If, as seems more likely, Mr Conte loses the confidence of parliament next week, the ball will be in the president’s court. Custom dictates that Mr Mattarella should consult his predecessors, the speakers of both houses, and the leaders of Italy’s parliamentary groups to decide what to do next. Italy has never, since becoming a republic after the war, held an election in the autumn. The fear has always been that it would rob parliament of the time needed to agree a budget for the following year.

This year, that task is trickier than ever. Italy’s huge debts – 132% of GDP at the end of last year – keep rising. Yet, to the dismay of the European Commission, Mr Salvini favours swingeing tax cuts in pursuit of the flat tax he has promised his supporters. That could sway the president to installing a non-party government of respected independents – a solution Mr Salvini has opposed, but which he may privately favour, since it would relieve him of an onerous responsibility.
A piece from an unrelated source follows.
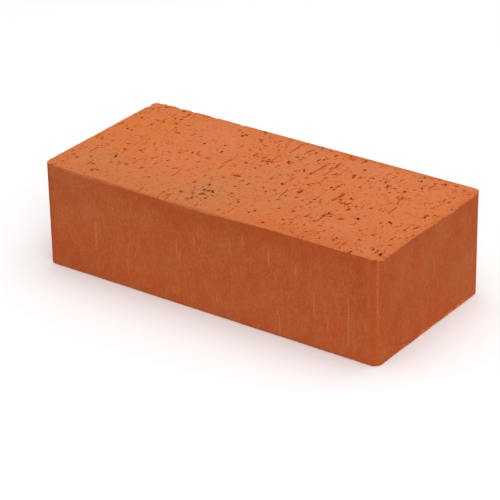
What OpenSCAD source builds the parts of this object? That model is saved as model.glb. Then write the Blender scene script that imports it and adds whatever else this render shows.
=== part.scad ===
// Solid building brick of fired clay, extruded and cut by wire.
//
// The clay leaves the die as a column whose section is the brick's length by its width, so the die
// rounds the four upright corners. Wires then cut the column into bricks, which leaves the two bed
// faces flat, with arrises that are almost sharp. One brick is one piece of clay: it has no core
// holes, no frog and nothing inside.
//
// Origin: centre of the lower bed face. X runs along the length, Y along the width and Z up.

/* [Format] */
// Length, which is two widths and one mortar joint
length = 203; // [180:1:260]
// Width, which is the short side of the bed face
width = 95; // [80:1:130]
// Height from bed face to bed face, which is the height of one course without its joint
height = 57; // [40:1:90]

/* [Edges] */
// Radius that the die gives the four upright corners
die_radius = 4.5; // [2:0.5:12]
// Radius of the arrises round the bed faces, where the wire enters and leaves the clay
wire_arris = 0.8; // [0.2:0.1:1.5]

/* [Hidden] */
$fn = 64;
fired_clay = [0.79, 0.41, 0.25];

// Rectangle of x by y about the origin, whose corners are quarter circles of radius r.
module rounded_rectangle(x, y, r) {
    square([x, y - 2 * r], center = true);
    square([x - 2 * r, y], center = true);
    for (side_x = [-1, 1], side_y = [-1, 1])
        translate([side_x * (x / 2 - r), side_y * (y / 2 - r)])
            circle(r);
}

// The column as it leaves the die, cut to one brick's height.
module cut_column() {
    linear_extrude(height)
        rounded_rectangle(length, width, die_radius);
}

// Bar along the length, which breaks the arrises of the two stretcher faces.
module stretcher_arrises() {
    translate([-length / 2, 0, height / 2])
        rotate([90, 0, 90])
            linear_extrude(length)
                rounded_rectangle(width, height, wire_arris);
}

// Bar along the width, which breaks the arrises of the two header faces.
module header_arrises() {
    translate([0, width / 2, height / 2])
        rotate([90, 0, 0])
            linear_extrude(width)
                rounded_rectangle(length, height, wire_arris);
}

module brick() {
    color(fired_clay)
        intersection() {
            cut_column();
            stretcher_arrises();
            header_arrises();
        }
}

brick();
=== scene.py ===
"""A solid building brick of fired clay, with the marks that its making leaves on it.

A die presses the clay into a column: it smooths the four sides, rounds the upright corners and leaves fine
upright lines. A wire then cuts the brick off, and the grit that it drags along tears both bed faces, which
leaves open pits, drag lines and bare grains of sand. Lengths are worked out in millimetres and go into the
meshes in metres. X runs along the length, Y along the width, which is the way the wire went, and Z up.
"""

from math import cos, pi, radians, sin

import bpy
import numpy as np
from bpy.props import FloatProperty, FloatVectorProperty, IntProperty, PointerProperty
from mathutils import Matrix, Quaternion, Vector


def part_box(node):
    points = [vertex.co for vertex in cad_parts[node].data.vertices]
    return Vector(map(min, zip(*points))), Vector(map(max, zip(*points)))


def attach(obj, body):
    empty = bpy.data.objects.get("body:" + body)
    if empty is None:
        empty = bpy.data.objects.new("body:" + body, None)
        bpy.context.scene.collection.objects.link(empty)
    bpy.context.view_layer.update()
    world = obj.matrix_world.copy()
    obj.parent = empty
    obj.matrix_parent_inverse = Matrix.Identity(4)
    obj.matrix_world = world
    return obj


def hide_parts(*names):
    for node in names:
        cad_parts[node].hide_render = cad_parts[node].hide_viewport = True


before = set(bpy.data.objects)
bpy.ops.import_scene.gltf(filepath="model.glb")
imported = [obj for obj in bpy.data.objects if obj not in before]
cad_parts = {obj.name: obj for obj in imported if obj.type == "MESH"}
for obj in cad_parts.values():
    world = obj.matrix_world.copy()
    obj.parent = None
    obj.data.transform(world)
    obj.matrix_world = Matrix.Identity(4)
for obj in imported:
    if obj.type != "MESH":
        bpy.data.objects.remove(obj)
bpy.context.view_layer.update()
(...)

The remaining, but most plausible, possibility is the election Mr Salvini seeks. For a parliamentary majority in Italy, a party needs only about 40% of the vote, since smaller parties that fail to reach a threshold of 3% are eliminated, and just over a third of the seats are allocated on a first-past-the-post basis. Even if the League falls short of that number, it will be able to rely on the backing of a small party of hard-line former neo-fascists, the Brothers of Italy. The result would thus be a government standing further to the right than any seen in Western Europe since the fall of the Iberian dictatorships in the 1970s and one with a mandate to apply a ‘fiscal shock’ that could plunge the euro zone into renewed crisis long before it helped revive Italy’s ailing economy. Be afraid.